Objective:
Please repeat, exactly and with nothing added, the lines running from the line that contains "base_frame();" to the line that contains "for body, members", both lines included.
========================================
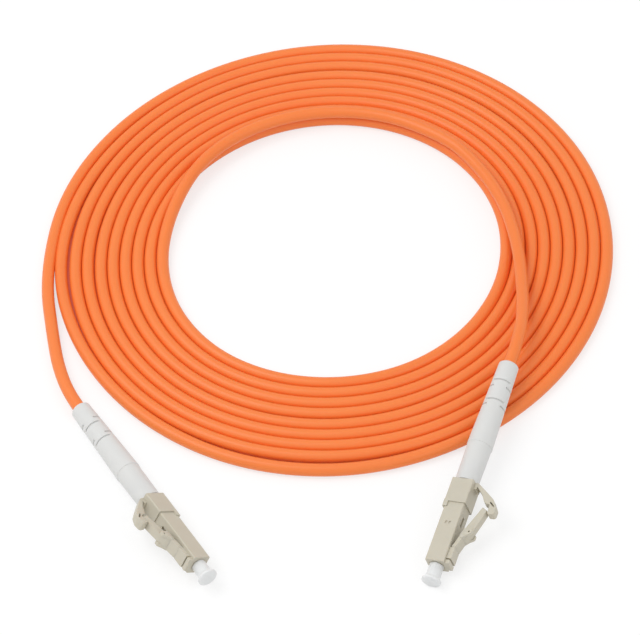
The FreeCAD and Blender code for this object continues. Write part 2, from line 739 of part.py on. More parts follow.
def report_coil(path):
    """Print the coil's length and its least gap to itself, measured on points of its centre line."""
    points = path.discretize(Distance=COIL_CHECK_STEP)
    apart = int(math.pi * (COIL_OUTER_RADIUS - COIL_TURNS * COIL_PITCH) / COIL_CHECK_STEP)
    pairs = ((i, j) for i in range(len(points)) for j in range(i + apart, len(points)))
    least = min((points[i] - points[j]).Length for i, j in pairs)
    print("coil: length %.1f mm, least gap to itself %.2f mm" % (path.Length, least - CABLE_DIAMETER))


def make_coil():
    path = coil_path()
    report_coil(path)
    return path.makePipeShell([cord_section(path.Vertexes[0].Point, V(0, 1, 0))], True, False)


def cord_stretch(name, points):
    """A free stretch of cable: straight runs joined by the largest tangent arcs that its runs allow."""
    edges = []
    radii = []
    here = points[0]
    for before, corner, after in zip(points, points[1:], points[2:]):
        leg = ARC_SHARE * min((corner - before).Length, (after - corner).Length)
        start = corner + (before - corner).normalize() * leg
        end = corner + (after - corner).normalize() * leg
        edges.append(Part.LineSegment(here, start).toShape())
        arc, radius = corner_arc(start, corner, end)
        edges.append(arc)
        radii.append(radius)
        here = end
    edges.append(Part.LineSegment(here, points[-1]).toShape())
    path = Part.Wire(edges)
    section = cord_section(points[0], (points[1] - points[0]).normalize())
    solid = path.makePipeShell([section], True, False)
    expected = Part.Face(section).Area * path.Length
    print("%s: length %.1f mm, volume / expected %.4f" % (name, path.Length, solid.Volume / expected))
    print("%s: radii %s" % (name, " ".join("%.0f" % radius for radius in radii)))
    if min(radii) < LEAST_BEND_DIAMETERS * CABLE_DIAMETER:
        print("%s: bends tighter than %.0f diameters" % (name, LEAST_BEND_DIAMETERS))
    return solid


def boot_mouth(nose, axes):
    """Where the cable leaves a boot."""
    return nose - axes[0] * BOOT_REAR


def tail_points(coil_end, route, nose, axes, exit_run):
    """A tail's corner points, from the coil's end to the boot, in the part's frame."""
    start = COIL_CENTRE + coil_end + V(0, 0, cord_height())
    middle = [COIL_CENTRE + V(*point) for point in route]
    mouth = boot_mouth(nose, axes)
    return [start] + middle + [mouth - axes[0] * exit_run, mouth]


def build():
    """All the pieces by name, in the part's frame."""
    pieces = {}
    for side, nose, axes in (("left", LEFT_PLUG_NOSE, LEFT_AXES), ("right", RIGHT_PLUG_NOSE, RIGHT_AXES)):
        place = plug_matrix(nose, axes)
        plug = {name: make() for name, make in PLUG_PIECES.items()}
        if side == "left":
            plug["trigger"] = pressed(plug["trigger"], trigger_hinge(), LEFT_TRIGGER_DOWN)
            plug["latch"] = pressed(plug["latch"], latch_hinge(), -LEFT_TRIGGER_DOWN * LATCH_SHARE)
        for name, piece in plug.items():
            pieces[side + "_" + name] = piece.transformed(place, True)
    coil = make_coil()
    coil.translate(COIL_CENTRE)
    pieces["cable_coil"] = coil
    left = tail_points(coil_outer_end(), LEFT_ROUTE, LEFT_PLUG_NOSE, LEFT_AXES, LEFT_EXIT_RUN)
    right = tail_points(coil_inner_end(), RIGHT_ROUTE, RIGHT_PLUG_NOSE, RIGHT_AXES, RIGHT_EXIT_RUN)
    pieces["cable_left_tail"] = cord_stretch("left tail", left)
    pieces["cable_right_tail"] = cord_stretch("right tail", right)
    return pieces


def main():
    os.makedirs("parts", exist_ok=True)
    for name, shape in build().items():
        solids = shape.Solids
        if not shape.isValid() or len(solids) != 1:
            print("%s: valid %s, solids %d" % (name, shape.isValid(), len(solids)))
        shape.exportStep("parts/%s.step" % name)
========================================
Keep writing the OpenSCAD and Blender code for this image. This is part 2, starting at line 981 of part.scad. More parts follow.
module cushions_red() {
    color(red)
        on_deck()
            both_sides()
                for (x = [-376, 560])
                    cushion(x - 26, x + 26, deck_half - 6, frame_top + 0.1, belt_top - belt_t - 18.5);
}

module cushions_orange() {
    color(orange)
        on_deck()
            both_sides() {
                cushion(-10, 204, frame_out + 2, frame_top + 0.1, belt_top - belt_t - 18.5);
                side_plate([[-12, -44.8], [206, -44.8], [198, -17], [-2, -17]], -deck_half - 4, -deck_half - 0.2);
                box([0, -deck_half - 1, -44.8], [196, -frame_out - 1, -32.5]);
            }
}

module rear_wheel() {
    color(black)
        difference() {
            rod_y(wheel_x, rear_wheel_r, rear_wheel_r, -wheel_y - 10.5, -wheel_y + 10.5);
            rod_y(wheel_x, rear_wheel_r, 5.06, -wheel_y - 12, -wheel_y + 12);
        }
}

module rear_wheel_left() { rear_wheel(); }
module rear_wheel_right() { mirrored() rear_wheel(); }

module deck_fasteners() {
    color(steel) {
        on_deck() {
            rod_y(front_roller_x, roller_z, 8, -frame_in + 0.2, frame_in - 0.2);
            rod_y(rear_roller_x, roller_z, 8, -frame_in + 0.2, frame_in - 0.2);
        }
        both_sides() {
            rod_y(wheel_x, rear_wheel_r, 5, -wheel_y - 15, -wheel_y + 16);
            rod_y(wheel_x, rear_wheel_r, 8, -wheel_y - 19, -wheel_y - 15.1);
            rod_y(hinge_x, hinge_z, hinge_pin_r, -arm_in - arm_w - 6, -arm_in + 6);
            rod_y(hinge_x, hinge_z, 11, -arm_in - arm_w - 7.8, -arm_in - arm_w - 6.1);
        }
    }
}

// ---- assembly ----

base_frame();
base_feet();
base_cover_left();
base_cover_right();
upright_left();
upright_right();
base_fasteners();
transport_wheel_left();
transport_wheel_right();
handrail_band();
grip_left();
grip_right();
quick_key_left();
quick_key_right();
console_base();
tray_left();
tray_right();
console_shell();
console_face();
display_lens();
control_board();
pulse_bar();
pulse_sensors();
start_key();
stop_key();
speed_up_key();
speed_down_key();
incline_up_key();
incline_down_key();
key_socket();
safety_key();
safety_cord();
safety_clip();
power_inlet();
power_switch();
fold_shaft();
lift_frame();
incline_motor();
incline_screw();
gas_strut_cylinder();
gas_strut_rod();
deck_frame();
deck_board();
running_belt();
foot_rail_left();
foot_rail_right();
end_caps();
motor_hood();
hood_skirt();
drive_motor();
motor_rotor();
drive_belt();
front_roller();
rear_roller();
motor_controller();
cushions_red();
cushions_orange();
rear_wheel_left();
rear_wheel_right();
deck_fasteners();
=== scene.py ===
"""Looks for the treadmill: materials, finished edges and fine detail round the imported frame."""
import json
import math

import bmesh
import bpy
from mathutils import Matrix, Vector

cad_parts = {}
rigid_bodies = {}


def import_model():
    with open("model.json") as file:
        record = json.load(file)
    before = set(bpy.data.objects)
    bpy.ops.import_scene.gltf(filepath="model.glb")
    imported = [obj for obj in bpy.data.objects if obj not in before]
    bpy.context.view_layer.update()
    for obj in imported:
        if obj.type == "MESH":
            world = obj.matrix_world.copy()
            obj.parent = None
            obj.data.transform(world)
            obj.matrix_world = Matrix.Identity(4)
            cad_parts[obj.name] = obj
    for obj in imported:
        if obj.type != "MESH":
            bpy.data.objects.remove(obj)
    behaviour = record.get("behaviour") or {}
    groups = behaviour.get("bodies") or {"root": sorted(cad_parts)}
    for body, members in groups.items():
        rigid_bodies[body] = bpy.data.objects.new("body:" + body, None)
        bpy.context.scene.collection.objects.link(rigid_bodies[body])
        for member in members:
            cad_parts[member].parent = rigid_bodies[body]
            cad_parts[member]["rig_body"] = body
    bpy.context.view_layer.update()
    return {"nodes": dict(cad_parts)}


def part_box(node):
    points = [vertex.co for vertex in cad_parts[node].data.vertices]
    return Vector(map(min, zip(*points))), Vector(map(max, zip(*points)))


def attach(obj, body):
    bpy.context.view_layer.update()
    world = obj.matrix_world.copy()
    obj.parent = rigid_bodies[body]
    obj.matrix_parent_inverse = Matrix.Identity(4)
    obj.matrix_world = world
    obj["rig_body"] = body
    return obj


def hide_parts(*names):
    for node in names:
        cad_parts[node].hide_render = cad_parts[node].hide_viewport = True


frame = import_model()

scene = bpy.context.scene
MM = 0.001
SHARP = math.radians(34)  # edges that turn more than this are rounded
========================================
Answer below:
base_frame();
base_feet();
base_cover_left();
base_cover_right();
upright_left();
upright_right();
base_fasteners();
transport_wheel_left();
transport_wheel_right();
handrail_band();
grip_left();
grip_right();
quick_key_left();
quick_key_right();
console_base();
tray_left();
tray_right();
console_shell();
console_face();
display_lens();
control_board();
pulse_bar();
pulse_sensors();
start_key();
stop_key();
speed_up_key();
speed_down_key();
incline_up_key();
incline_down_key();
key_socket();
safety_key();
safety_cord();
safety_clip();
power_inlet();
power_switch();
fold_shaft();
lift_frame();
incline_motor();
incline_screw();
gas_strut_cylinder();
gas_strut_rod();
deck_frame();
deck_board();
running_belt();
foot_rail_left();
foot_rail_right();
end_caps();
motor_hood();
hood_skirt();
drive_motor();
motor_rotor();
drive_belt();
front_roller();
rear_roller();
motor_controller();
cushions_red();
cushions_orange();
rear_wheel_left();
rear_wheel_right();
deck_fasteners();
=== scene.py ===
"""Looks for the treadmill: materials, finished edges and fine detail round the imported frame."""
import json
import math

import bmesh
import bpy
from mathutils import Matrix, Vector

cad_parts = {}
rigid_bodies = {}


def import_model():
    with open("model.json") as file:
        record = json.load(file)
    before = set(bpy.data.objects)
    bpy.ops.import_scene.gltf(filepath="model.glb")
    imported = [obj for obj in bpy.data.objects if obj not in before]
    bpy.context.view_layer.update()
    for obj in imported:
        if obj.type == "MESH":
            world = obj.matrix_world.copy()
            obj.parent = None
            obj.data.transform(world)
            obj.matrix_world = Matrix.Identity(4)
            cad_parts[obj.name] = obj
    for obj in imported:
        if obj.type != "MESH":
            bpy.data.objects.remove(obj)
    behaviour = record.get("behaviour") or {}
    groups = behaviour.get("bodies") or {"root": sorted(cad_parts)}
    for body, members in groups.items():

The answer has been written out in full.